>>>>>

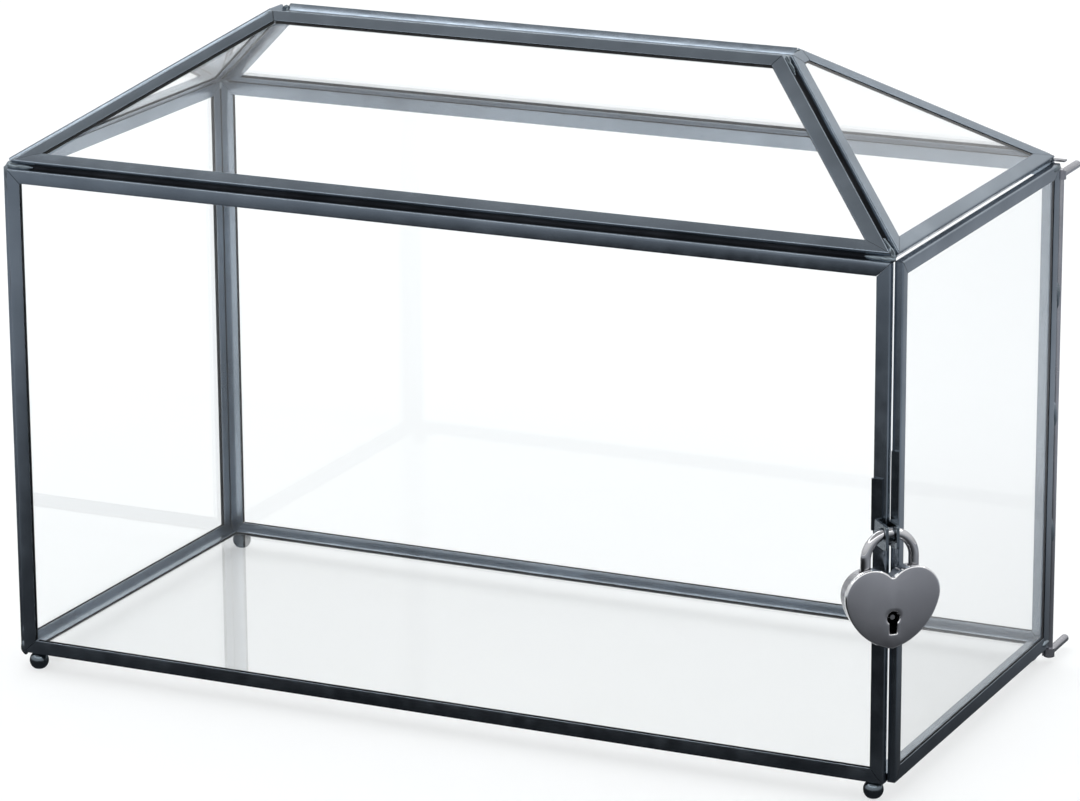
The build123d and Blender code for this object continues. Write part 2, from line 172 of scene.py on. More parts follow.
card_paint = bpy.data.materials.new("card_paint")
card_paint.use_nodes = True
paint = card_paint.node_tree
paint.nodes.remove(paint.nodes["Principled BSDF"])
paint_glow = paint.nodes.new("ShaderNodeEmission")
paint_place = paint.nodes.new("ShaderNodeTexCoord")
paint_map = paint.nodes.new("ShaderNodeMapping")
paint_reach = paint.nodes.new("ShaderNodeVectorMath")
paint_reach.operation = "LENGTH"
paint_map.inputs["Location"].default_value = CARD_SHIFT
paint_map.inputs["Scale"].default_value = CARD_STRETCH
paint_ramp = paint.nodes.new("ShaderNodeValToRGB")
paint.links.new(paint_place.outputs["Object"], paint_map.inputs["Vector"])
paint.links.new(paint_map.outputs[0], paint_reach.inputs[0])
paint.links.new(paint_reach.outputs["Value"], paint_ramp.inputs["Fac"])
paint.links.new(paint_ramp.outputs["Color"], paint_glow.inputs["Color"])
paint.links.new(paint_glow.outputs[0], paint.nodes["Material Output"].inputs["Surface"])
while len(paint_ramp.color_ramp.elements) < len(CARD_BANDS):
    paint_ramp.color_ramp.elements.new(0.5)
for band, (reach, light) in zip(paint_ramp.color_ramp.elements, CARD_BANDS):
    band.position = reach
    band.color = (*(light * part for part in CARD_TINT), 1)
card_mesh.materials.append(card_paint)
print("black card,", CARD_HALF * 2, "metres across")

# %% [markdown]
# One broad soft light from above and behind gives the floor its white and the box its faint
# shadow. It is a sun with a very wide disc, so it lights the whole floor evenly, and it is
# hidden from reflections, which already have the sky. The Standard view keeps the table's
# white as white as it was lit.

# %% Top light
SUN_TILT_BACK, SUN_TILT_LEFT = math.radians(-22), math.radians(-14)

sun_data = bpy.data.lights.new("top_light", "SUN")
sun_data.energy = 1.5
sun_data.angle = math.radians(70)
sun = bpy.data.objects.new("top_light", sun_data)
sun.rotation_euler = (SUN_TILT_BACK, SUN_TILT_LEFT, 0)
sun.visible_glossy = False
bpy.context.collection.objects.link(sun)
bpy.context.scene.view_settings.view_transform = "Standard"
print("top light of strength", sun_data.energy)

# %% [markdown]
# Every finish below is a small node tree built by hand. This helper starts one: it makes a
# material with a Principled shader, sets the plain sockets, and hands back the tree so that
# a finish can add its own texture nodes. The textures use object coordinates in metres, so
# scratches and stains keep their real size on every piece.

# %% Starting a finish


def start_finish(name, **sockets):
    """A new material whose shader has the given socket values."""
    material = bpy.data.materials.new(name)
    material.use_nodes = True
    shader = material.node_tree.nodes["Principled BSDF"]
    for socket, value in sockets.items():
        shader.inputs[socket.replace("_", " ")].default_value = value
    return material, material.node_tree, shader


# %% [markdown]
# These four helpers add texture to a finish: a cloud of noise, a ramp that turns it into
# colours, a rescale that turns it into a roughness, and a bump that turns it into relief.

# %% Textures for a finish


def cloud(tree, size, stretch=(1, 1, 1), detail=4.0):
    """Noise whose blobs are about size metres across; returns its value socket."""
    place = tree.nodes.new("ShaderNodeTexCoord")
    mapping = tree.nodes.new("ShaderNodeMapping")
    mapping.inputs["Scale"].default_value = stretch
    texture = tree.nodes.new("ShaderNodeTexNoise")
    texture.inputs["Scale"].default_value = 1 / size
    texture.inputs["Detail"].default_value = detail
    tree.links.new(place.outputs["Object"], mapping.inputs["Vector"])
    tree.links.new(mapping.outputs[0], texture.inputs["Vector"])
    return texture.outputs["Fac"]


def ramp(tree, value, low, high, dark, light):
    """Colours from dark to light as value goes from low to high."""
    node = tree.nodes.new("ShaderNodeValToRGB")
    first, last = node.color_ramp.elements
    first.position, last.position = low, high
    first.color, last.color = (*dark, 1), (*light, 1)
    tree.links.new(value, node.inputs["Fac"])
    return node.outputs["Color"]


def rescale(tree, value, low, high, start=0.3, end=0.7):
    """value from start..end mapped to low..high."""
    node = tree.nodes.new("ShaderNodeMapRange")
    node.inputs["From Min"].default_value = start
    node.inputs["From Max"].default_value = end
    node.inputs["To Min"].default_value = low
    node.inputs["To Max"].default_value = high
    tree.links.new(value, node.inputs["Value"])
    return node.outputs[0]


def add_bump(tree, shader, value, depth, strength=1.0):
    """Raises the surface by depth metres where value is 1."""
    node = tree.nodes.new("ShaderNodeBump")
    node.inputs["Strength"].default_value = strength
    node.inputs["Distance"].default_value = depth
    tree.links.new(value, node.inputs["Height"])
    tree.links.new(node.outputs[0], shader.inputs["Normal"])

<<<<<

Copy all the lines, exactly.

## Answer to this task
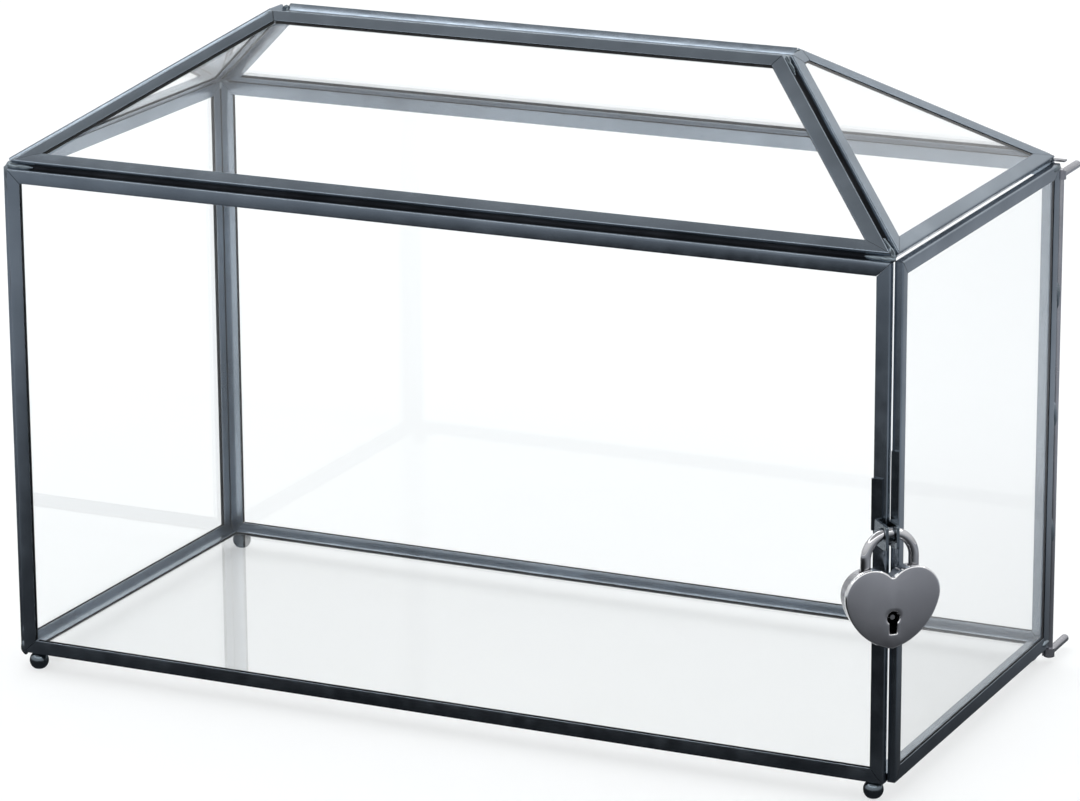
The build123d and Blender code for this object continues. Write part 2, from line 172 of scene.py on. More parts follow.
card_paint = bpy.data.materials.new("card_paint")
card_paint.use_nodes = True
paint = card_paint.node_tree
paint.nodes.remove(paint.nodes["Principled BSDF"])
paint_glow = paint.nodes.new("ShaderNodeEmission")
paint_place = paint.nodes.new("ShaderNodeTexCoord")
paint_map = paint.nodes.new("ShaderNodeMapping")
paint_reach = paint.nodes.new("ShaderNodeVectorMath")
paint_reach.operation = "LENGTH"
paint_map.inputs["Location"].default_value = CARD_SHIFT
paint_map.inputs["Scale"].default_value = CARD_STRETCH
paint_ramp = paint.nodes.new("ShaderNodeValToRGB")
paint.links.new(paint_place.outputs["Object"], paint_map.inputs["Vector"])
paint.links.new(paint_map.outputs[0], paint_reach.inputs[0])
paint.links.new(paint_reach.outputs["Value"], paint_ramp.inputs["Fac"])
paint.links.new(paint_ramp.outputs["Color"], paint_glow.inputs["Color"])
paint.links.new(paint_glow.outputs[0], paint.nodes["Material Output"].inputs["Surface"])
while len(paint_ramp.color_ramp.elements) < len(CARD_BANDS):
    paint_ramp.color_ramp.elements.new(0.5)
for band, (reach, light) in zip(paint_ramp.color_ramp.elements, CARD_BANDS):
    band.position = reach
    band.color = (*(light * part for part in CARD_TINT), 1)
card_mesh.materials.append(card_paint)
print("black card,", CARD_HALF * 2, "metres across")

# %% [markdown]
# One broad soft light from above and behind gives the floor its white and the box its faint
# shadow. It is a sun with a very wide disc, so it lights the whole floor evenly, and it is
# hidden from reflections, which already have the sky. The Standard view keeps the table's
# white as white as it was lit.

# %% Top light
SUN_TILT_BACK, SUN_TILT_LEFT = math.radians(-22), math.radians(-14)

sun_data = bpy.data.lights.new("top_light", "SUN")
sun_data.energy = 1.5
sun_data.angle = math.radians(70)
sun = bpy.data.objects.new("top_light", sun_data)
sun.rotation_euler = (SUN_TILT_BACK, SUN_TILT_LEFT, 0)
sun.visible_glossy = False
bpy.context.collection.objects.link(sun)
bpy.context.scene.view_settings.view_transform = "Standard"
print("top light of strength", sun_data.energy)

# %% [markdown]
# Every finish below is a small node tree built by hand. This helper starts one: it makes a
# material with a Principled shader, sets the plain sockets, and hands back the tree so that
# a finish can add its own texture nodes. The textures use object coordinates in metres, so
# scratches and stains keep their real size on every piece.

# %% Starting a finish


def start_finish(name, **sockets):
    """A new material whose shader has the given socket values."""
    material = bpy.data.materials.new(name)
    material.use_nodes = True
    shader = material.node_tree.nodes["Principled BSDF"]
    for socket, value in sockets.items():
        shader.inputs[socket.replace("_", " ")].default_value = value
    return material, material.node_tree, shader


# %% [markdown]
# These four helpers add texture to a finish: a cloud of noise, a ramp that turns it into
# colours, a rescale that turns it into a roughness, and a bump that turns it into relief.

# %% Textures for a finish


def cloud(tree, size, stretch=(1, 1, 1), detail=4.0):
    """Noise whose blobs are about size metres across; returns its value socket."""
    place = tree.nodes.new("ShaderNodeTexCoord")
    mapping = tree.nodes.new("ShaderNodeMapping")
    mapping.inputs["Scale"].default_value = stretch
    texture = tree.nodes.new("ShaderNodeTexNoise")
    texture.inputs["Scale"].default_value = 1 / size
    texture.inputs["Detail"].default_value = detail
    tree.links.new(place.outputs["Object"], mapping.inputs["Vector"])
    tree.links.new(mapping.outputs[0], texture.inputs["Vector"])
    return texture.outputs["Fac"]


def ramp(tree, value, low, high, dark, light):
    """Colours from dark to light as value goes from low to high."""
    node = tree.nodes.new("ShaderNodeValToRGB")
    first, last = node.color_ramp.elements
    first.position, last.position = low, high
    first.color, last.color = (*dark, 1), (*light, 1)
    tree.links.new(value, node.inputs["Fac"])
    return node.outputs["Color"]


def rescale(tree, value, low, high, start=0.3, end=0.7):
    """value from start..end mapped to low..high."""
    node = tree.nodes.new("ShaderNodeMapRange")
    node.inputs["From Min"].default_value = start
    node.inputs["From Max"].default_value = end
    node.inputs["To Min"].default_value = low
    node.inputs["To Max"].default_value = high
    tree.links.new(value, node.inputs["Value"])
    return node.outputs[0]


def add_bump(tree, shader, value, depth, strength=1.0):
    """Raises the surface by depth metres where value is 1."""
    node = tree.nodes.new("ShaderNodeBump")
    node.inputs["Strength"].default_value = strength
    node.inputs["Distance"].default_value = depth
    tree.links.new(value, node.inputs["Height"])
    tree.links.new(node.outputs[0], shader.inputs["Normal"])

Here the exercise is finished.